If num_results is specified and the account has more than that number of blobs, the generator will have a populated next_marker field once it finishes. This marker can be used to create a new generator if more results are desired.

Parameters:

container_name (str) – Name of existing container.

prefix (str) – Filters the results to return only blobs whose names begin with the specified prefix.

num_results (int) – Specifies the maximum number of blobs to return, including all BlobPrefix elements. If the request does not specify num_results or specifies a value greater than 5,000, the server will return up to 5,000 items. Setting num_results to a value less than or equal to zero results in error response code 400 (Bad Request).

include (Include) – Specifies one or more additional datasets to include in the response.

delimiter (str) – When the request includes this parameter, the operation returns a BlobPrefix element in the result list that acts as a placeholder for all blobs whose names begin with the same substring up to the appearance of the delimiter character. The delimiter may be a single character or a string.

marker (str) – An opaque continuation token. This value can be retrieved from the next_marker field of a previous generator object if num_results was specified and that generator has finished enumerating results. If specified, this generator will begin returning results from the point where the previous generator stopped.

timeout (int) – The timeout parameter is expressed in seconds.
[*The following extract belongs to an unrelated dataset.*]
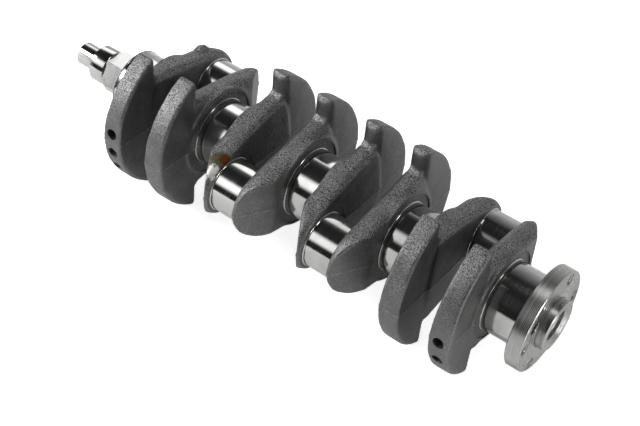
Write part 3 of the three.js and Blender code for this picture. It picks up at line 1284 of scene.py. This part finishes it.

发现了问题的关键所在：list_blobs每次返回的数量由num_results控制，至多为5,000，如果遍历尚未结束，则返回的结果中会有名为next_marker的field，在下一次调用list_blobs时将上一次调用结果里next_marker的值作为参数marker的值，则可以从上一次遍历结束的位置之后继续获取。于是，问题解决了。

03. 优化

写完脚本心满意足地开始运行时，发现速度感人，全部跑完大约需要60多个小时。由于原来图片是分别存放在多个文件夹中的，自然的想法就是并行化。将原来的任务打散，每个线程获取一个文件夹中的内容，最终大约花费两个小时的时间爬取了约100万个文件。

04. 代码

下面代码完成的功能是利用多线程（每个线程每次爬取的文件数为1000），爬取Azure Blob Container中名称为beijingXXX（XXX为001-100）的文件夹中所有文件的文件名，将结果保存在对应的beijingXXX.txt文件中。

代码也可以在我的Github中查看。

#!/usr/bin/python2
# -*- coding:utf-8 -*-

import multiprocessing
import os
import time

from azure.storage.blob import BlockBlobService


CONFIG = {
    'account_name': 'your_accout_name',
    'account_key': 'your_account_key',
    'container_name': 'your_container_name'
}
NUM_PER_ITERATION = 1000


def list_blobs(folder):
    block_blob_service = BlockBlobService(account_name=CONFIG['account_name'], account_key=CONFIG['account_key'])
    fp = open(folder + '.txt', 'a+')

    counter = 0
    print "{} - {} - COUNT {}".format(folder, time.asctime(time.localtime()), counter)
    blob_list = list()
    generator = block_blob_service.list_blobs(container_name=CONFIG['container_name'], prefix=folder,
                                              num_results=NUM_PER_ITERATION)
    for blob in generator:
        blob_list.append(blob.name)
    fp.write('\n'.join(blob_list) + '\n')
    next_marker = generator.next_marker
    counter += len(blob_list)
    print "{} - {} - COUNT {}".format(folder, time.asctime(time.localtime()), counter)
    while next_marker:
        blob_list = list()
        generator = block_blob_service.list_blobs(container_name=CONFIG['container_name'], prefix=folder,
                                                  num_results=NUM_PER_ITERATION, marker=next_marker)
        for blob in generator:
            blob_list.append(blob.name)
        fp.write('\n'.join(blob_list) + '\n')
        next_marker = generator.next_marker
        counter += len(blob_list)
        print "{} - {} - COUNT {}".format(folder, time.asctime(time.localtime()), counter)
    fp.close()


if __name__ == '__main__':
    print time.asctime(time.localtime()) + " PID: {}".format(os.getpid())
    folders = list()
    for i in range(1, 101):
        folders.append('{}{:0>3}'.format('beijing', i))

    pool = multiprocessing.Pool()
    for i in xrange(len(folders)):
        folder = folders[i]
        print "{} - {} - START...".format(folder, time.asctime(time.localtime()))
        pool.apply_async(list_blobs, args=(folder,))
    pool.close()
    pool.join()
    print time.asctime(time.localtime()) + " Done."